Ma io volevo anche insegnare agli uomini a trovare nel fraterno amore per la Natura fonti di gioia e flussi di Vita; volevo predicare l’arte di osservare, di camminare e godere, il piacere della presenza e di esistere. Volevo far parlare per voi, in un linguaggio di forte attrattiva, montagne, mari e isole verdi, e volevo costringervi a vedere quale vita incommensurabilmente varia, attiva, fiorisce e trabocca ogni giorno fuori dalle vostre cittadine esistenze. Volevo arrivare a farvi vergognare di sapere di più di guerre tra lontane potenze straniere, di moda, di pettegolezzi, di letteratura e di arti, che non della primavera che fuori delle vostre città espande la sua irrefrenabile forza germinatrice, del fiume che scorre sotto i vostri ponti, dei boschi e degli splendidi prati tra cui corre la vostra ferrovia.




Speravo d’insegnarvi a essere legittimi fratelli di ogni cosa vivente, e di diventare così pieni d’amore da non temere più neppure il dolore e la morte, ma che questi venissero accolti solennemente e fraternamente come solenni fratelli, quando fossero venuti a voi. Tutto questo speravo di rappresentarlo non in inni o in canti epici, ma in modo semplice, verace e concreto (composto in armonia con la Natura), tra serio e scherzoso, come un Viaggiatore che, tornato a casa, racconta agli amici cose di fuori….
Volevo…. Desideravo…. Speravo…. 




… Già da bambino avevo l’inclinazione a cogliere forme bizzarre della Natura non da osservatore, ma abbandonandomi al loro originale fascino, al loro originario capriccioso (e non certo al capriccio di un bambino che urla malesseri terreni e sprovvisto del dono della magia della Natura, e cerca di appropriarsi e ricreare una Natura estranea all’originario disegno del Primo Dio…), profondo linguaggio (linguaggio che esula da linguaggi di altri ed estranei Programmatori, estranei per sempre al mondo della Natura che ora sto’ ammirando….).
Lunghe, legnose radici d’albero, venature colorate nella pietra, foglie galleggianti sull’acqua, incrinature di cristallo – tutte queste cose talvolta avevano avuto un gran fascino, soprattutto l’acqua e il fuoco, il fumo, le nuvole, la polvere, e in modo particolare le roteanti macchie di colore che vedevo quando chiudevo gli occhi.
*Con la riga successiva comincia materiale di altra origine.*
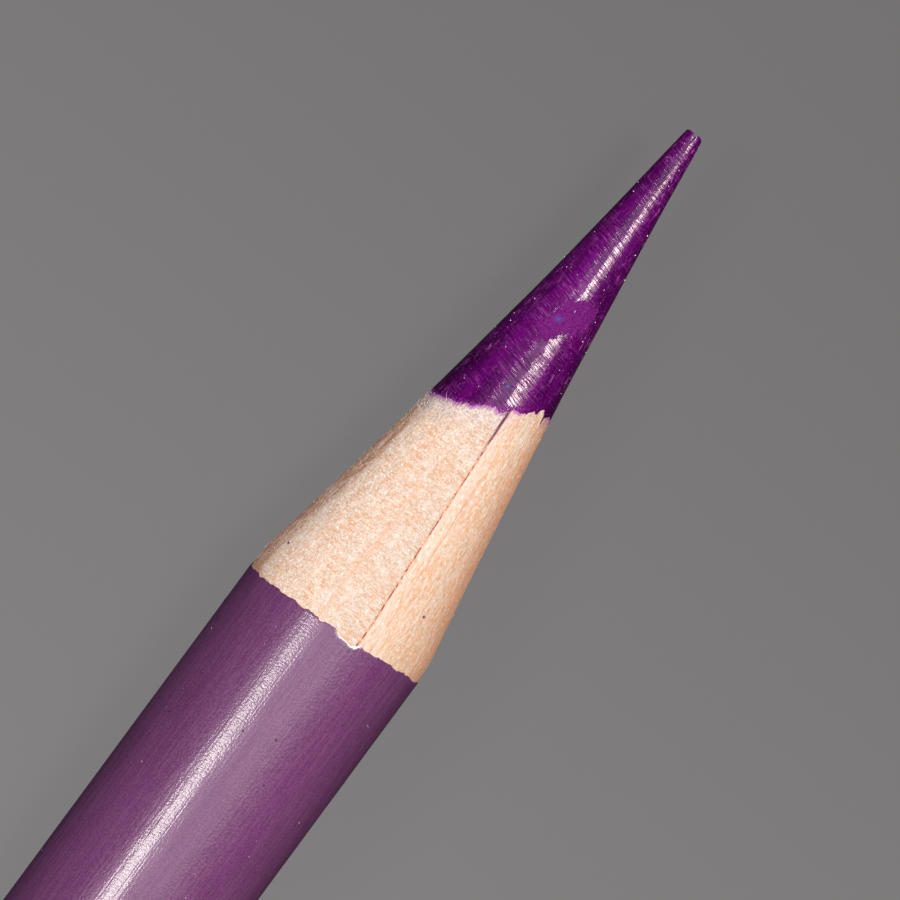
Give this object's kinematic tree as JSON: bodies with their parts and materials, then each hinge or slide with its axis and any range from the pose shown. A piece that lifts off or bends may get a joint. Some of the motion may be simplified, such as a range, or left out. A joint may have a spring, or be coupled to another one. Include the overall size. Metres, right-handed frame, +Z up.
{
  "type": "coloured pencil",
  "caption": "Round wood-cased colour pencil, sharpened to a slightly chipped point: thick violet core, glued wood slats, white primer, plum lacquer and a domed dipped end.",
  "frame": {"origin": "under the middle of the pencil's length, on the surface it lies on, at the bottom centre of its bounding box", "axes": "+X along the pencil to the sharpened point; +Z up; +Y to the left when looking along +X; the plane of the slats' glue joint is parallel to XZ"},
  "size_m": [0.175, 0.0076, 0.0075],
  "materials": {
    "violet_core": "waxy, half gloss, with fine turned grooves",
    "pale_glue": "dull",
    "cream_wood": "bare, cut by a sharpener, fuzzy at the core",
    "peach_wood": "bare, cut by a sharpener, smooth",
    "brown_glue": "dull",
    "white_primer": "dull, seen only where the lacquer is chipped",
    "plum_lacquer": "glossy with light orange peel",
    "dark_dip": "glossy"
  },
  "bodies": {
    "root": {"color_core": "violet_core", "core_glue": "pale_glue", "left_slat": "cream_wood", "right_slat": "peach_wood", "joint_glue": "brown_glue", "primer_coat": "white_primer", "color_lacquer": "plum_lacquer", "end_dip": "dark_dip"}
  },
  "joints": []
}
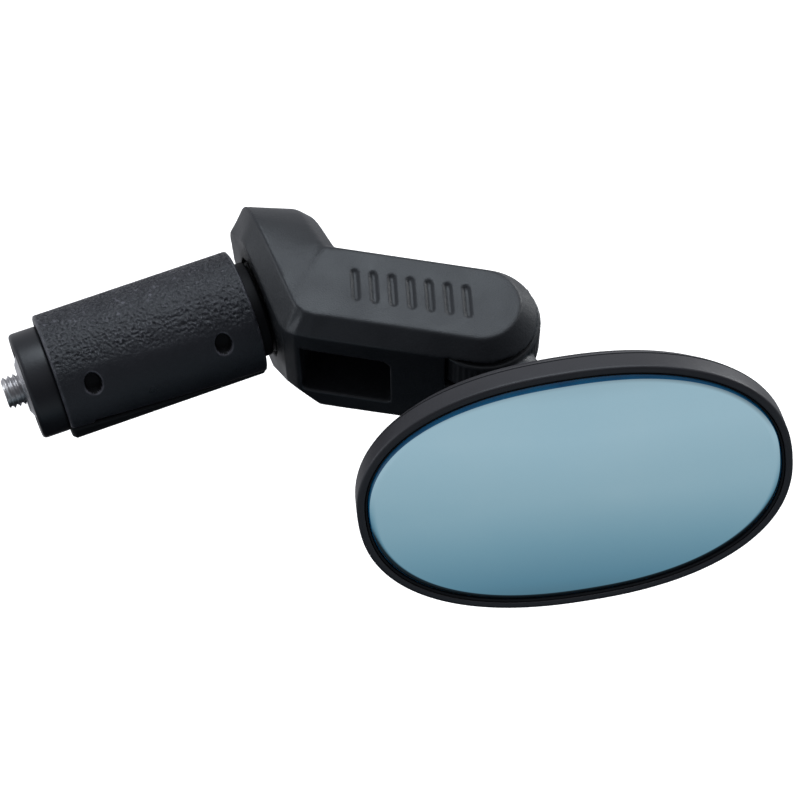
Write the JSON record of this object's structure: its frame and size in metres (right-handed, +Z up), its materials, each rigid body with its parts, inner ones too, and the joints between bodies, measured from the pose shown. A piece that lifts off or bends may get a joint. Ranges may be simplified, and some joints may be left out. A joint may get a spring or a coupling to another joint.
{
  "type": "bicycle mirror",
  "caption": "Bar-end bicycle mirror: expander plug, turning bent arm with a folding hinge, and an oval convex mirror head on a ball joint.",
  "frame": {"origin": "on the expander plug's axis, in the plane of the boss face that stops against the handlebar's end", "axes": "-X along the plug into the handlebar, +X out towards the arm and mirror, +Z up, and the rider is on the -Y side"},
  "size_m": [0.0993, 0.0798, 0.0456],
  "materials": {
    "plastic": "smooth black",
    "rough_plastic": "coarse grip texture",
    "arm_plastic": "satin black",
    "knuckle_plastic": "satin dark grey",
    "head_plastic": "satin black",
    "steel": "zinc plated",
    "nylon": "natural nylon",
    "glass": "blue tinted, polished",
    "reflector": "silvered",
    "foam": "closed-cell foam"
  },
  "bodies": {
    "plug": {"root_wedge": "plastic"},
    "sleeve_up": {"sleeve_upper": "rough_plastic"},
    "sleeve_down": {"sleeve_lower": "plastic"},
    "tip": {"tip_wedge": "plastic", "wedge_nut": "steel"},
    "bolt": {"clamp_bolt": "steel"},
    "arm": {"arm_housing": "arm_plastic", "turn_washer": "nylon", "boss_bush": "steel", "bolt_washer": "steel", "hinge_bolt": "steel", "hinge_nut": "steel", "friction_washer_top": "nylon", "friction_washer_bottom": "nylon"},
    "knuckle": {"knuckle": "knuckle_plastic", "ball_stud": "steel", "stud_pin": "steel"},
    "ball_middle": {"ball_liner": "nylon"},
    "mirror_head": {"head_shell": "head_plastic", "bezel": "head_plastic", "mirror_glass": "glass", "reflector": "reflector", "adhesive_pad": "foam", "socket_cup": "plastic", "socket_ring": "plastic", "socket_screw_1": "steel", "socket_screw_2": "steel", "socket_screw_3": "steel"}
  },
  "joints": [
    {"name": "bolt_spin", "type": "hinge", "parent": "plug", "child": "bolt", "pos_m": [0, 0, 0], "axis": [-1, 0, 0], "range_deg": [0, 631]},
    {"name": "tip_travel", "type": "slide", "parent": "plug", "child": "tip", "axis": [1, 0, 0], "range_m": [0, 0.0014]},
    {"name": "sleeve_up_spread", "type": "slide", "parent": "plug", "child": "sleeve_up", "axis": [0.96, 0, 0.2801], "range_m": [0, 0.0007614]},
    {"name": "sleeve_down_spread", "type": "slide", "parent": "plug", "child": "sleeve_down", "axis": [0.96, 0, -0.2801], "range_m": [0, 0.0007614]},
    {"name": "arm_turn", "type": "hinge", "parent": "plug", "child": "arm", "pos_m": [0, 0, 0], "axis": [1, 0, 0], "continuous": true},
    {"name": "arm_fold", "type": "hinge", "parent": "arm", "child": "knuckle", "pos_m": [0.0279, -0.02121, 0.0082], "axis": [0, 0, 1], "range_deg": [-25, 90]},
    {"name": "ball_tilt", "type": "hinge", "parent": "knuckle", "child": "ball_middle", "pos_m": [0.031, -0.0436, 0.0088], "axis": [0.9669, -0.2429, 0.0785], "range_deg": [-5, 40]},
    {"name": "ball_swing", "type": "hinge", "parent": "ball_middle", "child": "mirror_head", "pos_m": [0.031, -0.0436, 0.0088], "axis": [0.0489, 0.4781, 0.8769], "range_deg": [-10, 30]}
  ],
  "couplings": [
    {"joint": "bolt_spin", "follows": "tip_travel", "rad_per_m": 7854},
    {"joint": "sleeve_up_spread", "follows": "tip_travel", "ratio": 0.54317},
    {"joint": "sleeve_down_spread", "follows": "tip_travel", "ratio": 0.54317}
  ]
}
La contemplazione di simili disegni, l’abbandonarmi a forme della Natura irrazionali, capricciose, strane genera in noi un senso di concordia del nostro Io interiore con la volontà che fa esistere queste forme – noi proviamo subito la tentazione di considerale nostri capricci personali, nostre personali creazioni. 




Vediamo vacillare e vanificarsi il confine tra noi e la Natura e sperimentiamo uno stato d’animo in cui sappiamo se le immagini sulla nostra retina provengono da impressioni esterne o dall’interno (chi interferisce e interviene in maniera estranea in questo processo di Creazione e Rigenerazione, o vuole condizionarne il fine, appartiene ad un mondo a noi non attinente, e forse non solo a noi: un mondo dove questa ‘natura’ se di natura possiamo parlare, non conosce la potenza e la superiorità di Dio, il suo Tempo, il suo Primo Sogno. Lascio all’ingordo Secondo l’illusione di un mondo ove crede di possedere e controllare quanto neppure comprende, lascio al suo misero Tempo questo ‘sogno di potenza’…). 
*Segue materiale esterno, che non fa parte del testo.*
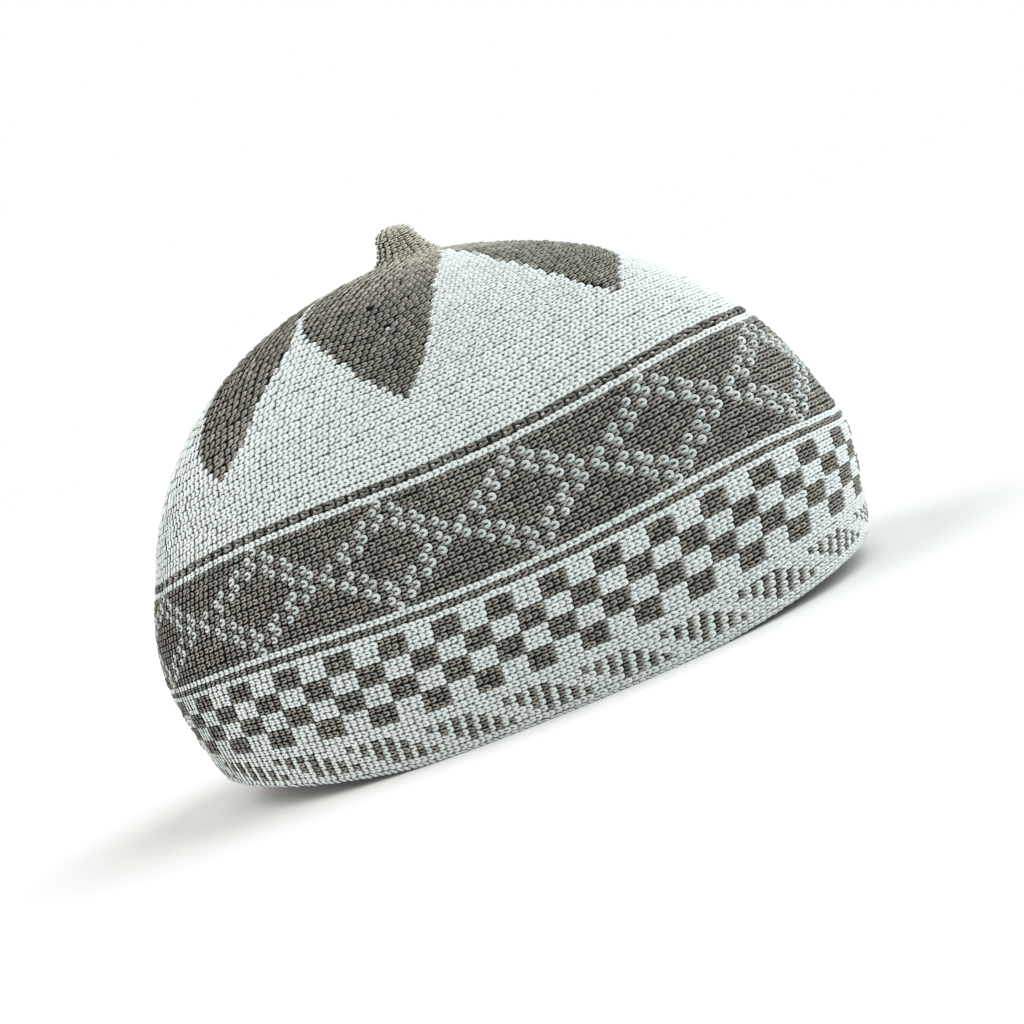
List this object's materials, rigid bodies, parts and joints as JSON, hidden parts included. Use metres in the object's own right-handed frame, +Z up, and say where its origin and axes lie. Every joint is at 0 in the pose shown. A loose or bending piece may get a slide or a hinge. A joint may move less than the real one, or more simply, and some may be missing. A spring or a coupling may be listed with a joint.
{
  "type": "knitted prayer cap",
  "caption": "Soft domed prayer cap knitted in two colours, with a patterned band, petal shapes on the crown and a small nub on top; open below for the head.",
  "frame": {"origin": "on the floor that the rim rests on, in the middle of the cap's box", "axes": "+X to the front along the head's long axis, +Z up to the nub"},
  "size_m": [0.2001, 0.1502, 0.1312],
  "materials": {
    "pale_yarn": "soft matt knitted yarn",
    "brown_yarn": "soft matt knitted yarn"
  },
  "bodies": {
    "root": {"knitted_cap": "pale_yarn"}
  },
  "joints": []
}
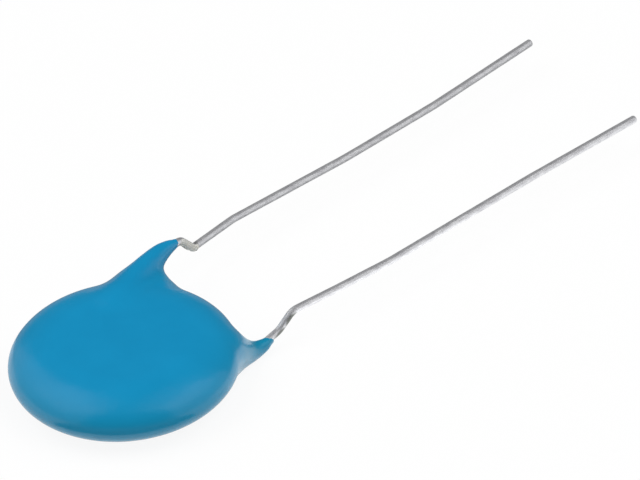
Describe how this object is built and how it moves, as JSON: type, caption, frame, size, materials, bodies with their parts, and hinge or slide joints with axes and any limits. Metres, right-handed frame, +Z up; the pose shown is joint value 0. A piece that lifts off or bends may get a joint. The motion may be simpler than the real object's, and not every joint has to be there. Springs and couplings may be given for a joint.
{
  "type": "ceramic disc capacitor",
  "caption": "Blue epoxy-dipped ceramic disc capacitor with kinked bare wire leads that leave the disc on one side, for through-hole mounting.",
  "frame": {"origin": "on the axis of the disc, on the flat of its lower face, on which it lies", "axes": "+X along the leads from the disc to their cut ends, +Y from the lower lead to the upper lead, +Z up through the disc"},
  "size_m": [0.052, 0.0162, 0.0045],
  "materials": {
    "blue_epoxy": "semi-gloss dipped epoxy",
    "tinned_wire": "bright drawn tinned wire",
    "ceramic_body": "matt fired ceramic",
    "fired_silver": "matt fired silver",
    "solder": "satin solder"
  },
  "bodies": {
    "root": {"epoxy_coating": "blue_epoxy", "ceramic_disc": "ceramic_body", "upper_electrode": "fired_silver", "lower_electrode": "fired_silver", "upper_solder": "solder", "lower_solder": "solder", "upper_lead": "tinned_wire", "lower_lead": "tinned_wire"}
  },
  "joints": []
}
In nessun altro caso come in questa operazione (Gnostica) noi scopriamo in modo altrettanto semplice e facile fino a che punto siamo eterni Creatori (di Mondi e Universi…), quanto è grande e continua la partecipazione della nostra Anima alla stabile edificazione del Mondo. O piuttosto, è la medesima indivisibile divinità e nella nostra Natura (e chi si prodiga anche con i mezzi più antichi come la persecuzione, in realtà odia per il vero il gesto continuo della Natura Creatrice…), e se il mondo esterno perisse, uno di noi sarebbe capace di Riedificarlo, perché la montagna, il fiume, l’albero e la foglia, il cielo e l’aria, tutto quello che è formato in Natura è in noi come immagine archetipica, proviene dall’Anima, la cui essenza è eternità, la cui essenza ci è sconosciuta, ma che se si rende sensibile a noi soprattutto come capacità d’amore e come energia creativa (lascio agli inquisitori il triste compito estraneo ad ogni Natura di mortificare il Dio incarnato nell’atto della creazione....).